>> start

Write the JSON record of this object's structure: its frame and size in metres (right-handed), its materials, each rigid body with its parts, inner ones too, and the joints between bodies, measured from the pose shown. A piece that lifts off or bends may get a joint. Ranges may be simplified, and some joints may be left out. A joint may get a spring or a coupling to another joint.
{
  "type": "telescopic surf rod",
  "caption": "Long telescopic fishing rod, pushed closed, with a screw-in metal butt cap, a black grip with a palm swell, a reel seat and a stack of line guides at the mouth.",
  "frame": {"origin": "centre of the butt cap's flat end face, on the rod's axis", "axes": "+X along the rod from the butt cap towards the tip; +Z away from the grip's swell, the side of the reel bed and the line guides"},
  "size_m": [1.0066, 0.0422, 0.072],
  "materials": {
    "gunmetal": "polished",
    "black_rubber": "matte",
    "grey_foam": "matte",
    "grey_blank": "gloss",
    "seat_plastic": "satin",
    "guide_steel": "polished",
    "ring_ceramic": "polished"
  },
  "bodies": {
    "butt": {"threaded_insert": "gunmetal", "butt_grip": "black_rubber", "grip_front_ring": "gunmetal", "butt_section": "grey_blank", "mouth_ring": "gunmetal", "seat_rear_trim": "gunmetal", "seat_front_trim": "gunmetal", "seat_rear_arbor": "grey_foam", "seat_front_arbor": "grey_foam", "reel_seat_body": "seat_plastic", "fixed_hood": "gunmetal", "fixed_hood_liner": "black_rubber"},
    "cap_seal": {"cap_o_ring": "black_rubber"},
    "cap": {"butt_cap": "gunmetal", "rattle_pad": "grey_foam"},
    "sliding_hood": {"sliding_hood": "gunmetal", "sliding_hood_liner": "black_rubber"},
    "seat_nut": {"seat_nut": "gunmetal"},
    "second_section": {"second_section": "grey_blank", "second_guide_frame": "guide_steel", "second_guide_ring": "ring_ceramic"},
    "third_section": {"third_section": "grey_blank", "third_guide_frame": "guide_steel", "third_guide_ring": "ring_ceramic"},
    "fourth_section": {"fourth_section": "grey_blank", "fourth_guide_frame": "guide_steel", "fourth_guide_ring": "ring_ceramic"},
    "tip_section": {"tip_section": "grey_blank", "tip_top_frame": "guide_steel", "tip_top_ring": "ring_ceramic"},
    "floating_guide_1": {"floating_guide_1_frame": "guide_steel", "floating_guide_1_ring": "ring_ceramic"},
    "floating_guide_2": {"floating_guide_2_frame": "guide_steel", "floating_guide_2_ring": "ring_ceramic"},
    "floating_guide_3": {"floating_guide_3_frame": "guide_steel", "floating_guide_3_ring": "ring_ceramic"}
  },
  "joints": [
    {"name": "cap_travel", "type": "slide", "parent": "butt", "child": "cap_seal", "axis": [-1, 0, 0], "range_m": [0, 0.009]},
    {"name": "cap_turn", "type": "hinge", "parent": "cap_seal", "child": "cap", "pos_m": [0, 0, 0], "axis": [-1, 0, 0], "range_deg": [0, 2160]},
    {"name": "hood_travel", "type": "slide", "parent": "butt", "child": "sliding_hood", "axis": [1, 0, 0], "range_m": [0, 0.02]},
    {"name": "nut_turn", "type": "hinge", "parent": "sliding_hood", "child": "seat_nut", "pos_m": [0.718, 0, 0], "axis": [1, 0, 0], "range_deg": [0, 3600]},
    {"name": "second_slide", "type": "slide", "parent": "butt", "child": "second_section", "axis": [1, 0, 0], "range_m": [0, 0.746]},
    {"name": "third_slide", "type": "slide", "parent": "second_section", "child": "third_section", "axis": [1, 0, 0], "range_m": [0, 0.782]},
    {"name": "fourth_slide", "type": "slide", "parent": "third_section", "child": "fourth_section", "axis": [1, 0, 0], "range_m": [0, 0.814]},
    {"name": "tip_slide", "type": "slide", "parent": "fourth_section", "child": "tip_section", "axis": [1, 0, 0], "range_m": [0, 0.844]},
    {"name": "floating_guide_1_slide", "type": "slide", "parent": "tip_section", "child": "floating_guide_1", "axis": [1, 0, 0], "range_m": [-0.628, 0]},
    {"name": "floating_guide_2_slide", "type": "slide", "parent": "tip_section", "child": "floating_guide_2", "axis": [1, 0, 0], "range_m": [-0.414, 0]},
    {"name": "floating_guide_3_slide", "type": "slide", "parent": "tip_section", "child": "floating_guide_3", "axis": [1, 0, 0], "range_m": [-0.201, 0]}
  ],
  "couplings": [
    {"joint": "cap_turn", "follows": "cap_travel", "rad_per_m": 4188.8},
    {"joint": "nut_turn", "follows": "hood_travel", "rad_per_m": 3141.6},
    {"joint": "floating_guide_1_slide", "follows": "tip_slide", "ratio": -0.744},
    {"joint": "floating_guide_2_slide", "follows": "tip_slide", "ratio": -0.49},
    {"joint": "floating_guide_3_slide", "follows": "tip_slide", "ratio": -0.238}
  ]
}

>> end
>> start

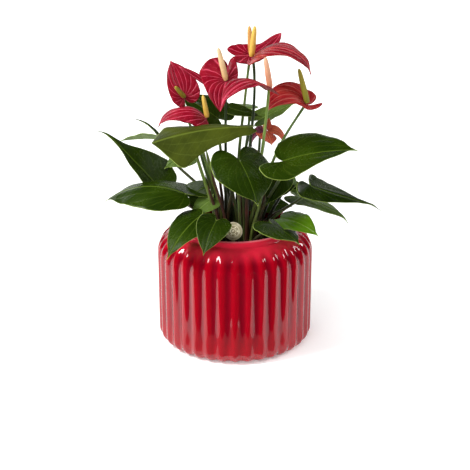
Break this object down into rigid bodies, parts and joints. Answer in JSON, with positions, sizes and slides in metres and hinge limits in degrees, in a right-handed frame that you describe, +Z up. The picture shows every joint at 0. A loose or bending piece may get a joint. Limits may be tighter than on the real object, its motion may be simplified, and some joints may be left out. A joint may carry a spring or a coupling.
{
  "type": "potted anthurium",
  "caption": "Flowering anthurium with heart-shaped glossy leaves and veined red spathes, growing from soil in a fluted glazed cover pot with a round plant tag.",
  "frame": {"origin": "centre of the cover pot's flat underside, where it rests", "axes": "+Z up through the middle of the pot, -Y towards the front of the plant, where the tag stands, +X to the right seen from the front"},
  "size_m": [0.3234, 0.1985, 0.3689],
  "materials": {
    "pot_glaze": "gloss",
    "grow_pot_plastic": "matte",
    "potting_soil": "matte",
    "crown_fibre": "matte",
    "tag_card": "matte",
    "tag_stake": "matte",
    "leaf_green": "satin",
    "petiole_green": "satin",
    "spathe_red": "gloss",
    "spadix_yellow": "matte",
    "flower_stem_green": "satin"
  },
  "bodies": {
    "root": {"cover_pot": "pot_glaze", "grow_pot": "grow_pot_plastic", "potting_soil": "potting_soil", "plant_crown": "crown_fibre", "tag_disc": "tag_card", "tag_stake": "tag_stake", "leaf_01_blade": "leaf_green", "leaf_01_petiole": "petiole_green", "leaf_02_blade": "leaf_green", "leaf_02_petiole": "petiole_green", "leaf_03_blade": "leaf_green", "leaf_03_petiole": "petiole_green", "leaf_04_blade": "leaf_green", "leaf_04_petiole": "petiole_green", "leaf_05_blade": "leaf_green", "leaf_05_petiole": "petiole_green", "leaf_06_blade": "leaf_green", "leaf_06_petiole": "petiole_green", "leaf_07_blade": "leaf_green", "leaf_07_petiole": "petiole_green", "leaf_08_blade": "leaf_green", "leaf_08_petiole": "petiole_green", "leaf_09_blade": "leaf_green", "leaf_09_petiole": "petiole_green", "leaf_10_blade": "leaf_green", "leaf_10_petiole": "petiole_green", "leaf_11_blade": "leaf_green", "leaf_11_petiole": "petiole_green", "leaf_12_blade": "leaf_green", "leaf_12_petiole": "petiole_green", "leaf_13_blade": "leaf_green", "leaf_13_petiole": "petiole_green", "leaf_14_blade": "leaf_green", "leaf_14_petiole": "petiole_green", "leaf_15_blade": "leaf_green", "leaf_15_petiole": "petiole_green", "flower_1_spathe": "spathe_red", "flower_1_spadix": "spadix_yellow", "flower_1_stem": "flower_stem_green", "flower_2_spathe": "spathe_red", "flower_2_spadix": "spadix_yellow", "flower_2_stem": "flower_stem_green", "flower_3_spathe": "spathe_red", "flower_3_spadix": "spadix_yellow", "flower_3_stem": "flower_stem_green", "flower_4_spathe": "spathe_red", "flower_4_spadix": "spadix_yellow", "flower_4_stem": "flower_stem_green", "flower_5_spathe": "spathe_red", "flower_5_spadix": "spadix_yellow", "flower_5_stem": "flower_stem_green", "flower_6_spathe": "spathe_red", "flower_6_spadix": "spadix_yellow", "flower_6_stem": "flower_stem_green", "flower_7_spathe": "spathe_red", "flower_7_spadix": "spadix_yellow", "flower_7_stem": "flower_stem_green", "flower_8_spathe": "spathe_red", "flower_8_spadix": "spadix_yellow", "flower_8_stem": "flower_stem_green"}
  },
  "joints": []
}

>> end
>> start

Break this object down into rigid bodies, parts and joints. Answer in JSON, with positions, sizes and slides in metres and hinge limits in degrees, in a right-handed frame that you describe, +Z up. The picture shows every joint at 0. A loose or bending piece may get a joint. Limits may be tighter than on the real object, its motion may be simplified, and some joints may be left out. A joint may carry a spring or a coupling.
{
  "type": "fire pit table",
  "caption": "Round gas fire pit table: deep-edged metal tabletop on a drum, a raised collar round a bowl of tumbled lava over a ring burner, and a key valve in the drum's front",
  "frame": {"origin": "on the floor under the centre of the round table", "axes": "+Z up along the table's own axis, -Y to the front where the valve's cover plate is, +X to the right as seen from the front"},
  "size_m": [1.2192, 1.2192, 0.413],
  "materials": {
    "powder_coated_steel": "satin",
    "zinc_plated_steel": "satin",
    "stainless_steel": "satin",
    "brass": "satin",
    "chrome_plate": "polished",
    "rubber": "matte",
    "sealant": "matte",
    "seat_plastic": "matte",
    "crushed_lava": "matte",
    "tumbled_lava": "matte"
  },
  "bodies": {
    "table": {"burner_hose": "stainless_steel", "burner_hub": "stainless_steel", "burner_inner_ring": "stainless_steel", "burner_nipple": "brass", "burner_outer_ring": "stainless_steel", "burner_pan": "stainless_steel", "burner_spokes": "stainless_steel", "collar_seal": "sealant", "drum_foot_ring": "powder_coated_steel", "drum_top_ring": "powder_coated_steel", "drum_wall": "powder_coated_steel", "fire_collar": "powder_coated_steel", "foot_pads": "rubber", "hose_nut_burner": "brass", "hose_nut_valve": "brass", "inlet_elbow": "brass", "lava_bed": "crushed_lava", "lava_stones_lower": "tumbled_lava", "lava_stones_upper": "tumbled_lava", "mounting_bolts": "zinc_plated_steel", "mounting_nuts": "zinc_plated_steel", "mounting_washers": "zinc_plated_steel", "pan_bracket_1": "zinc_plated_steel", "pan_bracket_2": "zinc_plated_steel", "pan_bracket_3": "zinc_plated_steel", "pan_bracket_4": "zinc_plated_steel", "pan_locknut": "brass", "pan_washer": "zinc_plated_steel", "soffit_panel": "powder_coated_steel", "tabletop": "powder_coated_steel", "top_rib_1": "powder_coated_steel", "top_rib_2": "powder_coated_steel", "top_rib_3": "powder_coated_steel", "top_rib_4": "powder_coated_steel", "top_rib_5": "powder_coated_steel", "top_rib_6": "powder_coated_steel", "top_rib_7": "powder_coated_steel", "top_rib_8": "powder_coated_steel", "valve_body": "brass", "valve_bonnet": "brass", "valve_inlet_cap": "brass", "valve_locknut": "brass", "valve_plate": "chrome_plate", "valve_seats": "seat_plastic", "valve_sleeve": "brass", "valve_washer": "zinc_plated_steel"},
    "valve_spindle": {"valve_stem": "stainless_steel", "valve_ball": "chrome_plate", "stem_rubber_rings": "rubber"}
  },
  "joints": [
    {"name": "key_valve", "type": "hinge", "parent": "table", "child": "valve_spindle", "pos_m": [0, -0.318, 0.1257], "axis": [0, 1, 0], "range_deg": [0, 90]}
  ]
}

>> end

• [Set problem] How many lines in the listing contain "hinge"? Answer with the number alone.

• [Answer to the task] 5